Today, LMA’s reach extends outside of Florida.  Our clients include Fortune 200 companies in the insurance, reinsurance, analytics, engineering, mitigation and real estate sectors.   The firm represents and advises property insurance companies representing 25% of Florida’s six million personal and commercial residential policies.

Our client-focused approach has withstood the test of time: we build long term relationships with our clients by making them a priority and achieving demonstrable results.  It’s the old-fashioned motto “plan the work and work the plan” in action.  It is a labor of love and a pure joy to work with so many talented people at firms that are truly helping build Florida into a more vibrant, productive, and safe state.

It truly does come down to one word – Passion.

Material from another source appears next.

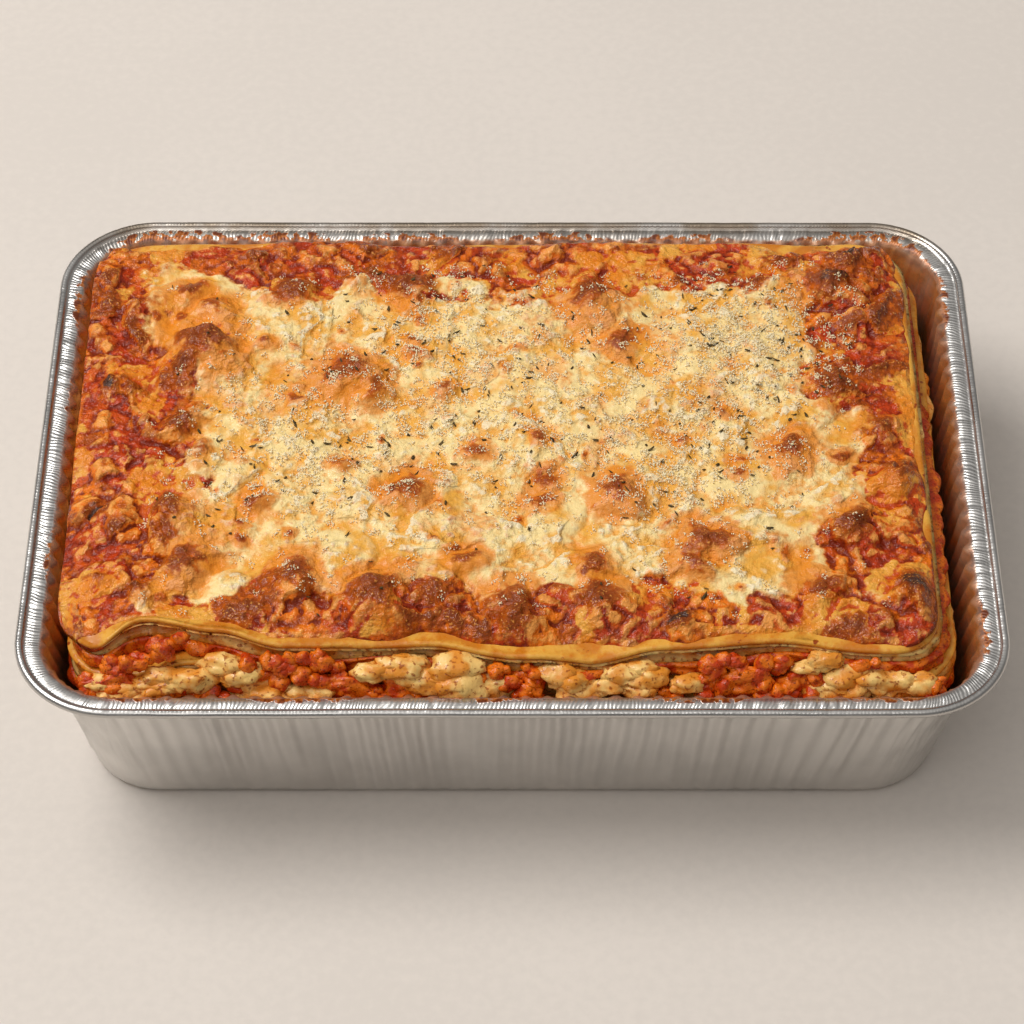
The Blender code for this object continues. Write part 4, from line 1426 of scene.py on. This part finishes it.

We started this newsletter six years ago, to keep you informed on new developments in the insurance marketplace and provide updates on important issues of mutual interest and concern.   On this anniversary, I had occasion to look back at our first issue, which pledged that our clients and other readers would receive three things:

  • A glimpse into Citizens and the property/auto insurance market and its effect on all who live/work/play in Florida
  • Encouragement to work in this industry notwithstanding its challenges, and
  • “Pearls” of information that will help you raise the bar.

I’ve tried to keep the promise of the first issue and am pleased to note that today’s newsletter contains a Citizens Insurance update and hopefully the news and encouragement you need to help you be your best.

Thanks to all of you who have been with us on the journey of the last decade as clients, professional colleagues, and trusted friends.  We especially appreciate the longstanding support and loyalty of our clients, who are our family.  It continues to be our privilege to serve you and we will always be by your side.

I wish you all the best…because you are the best!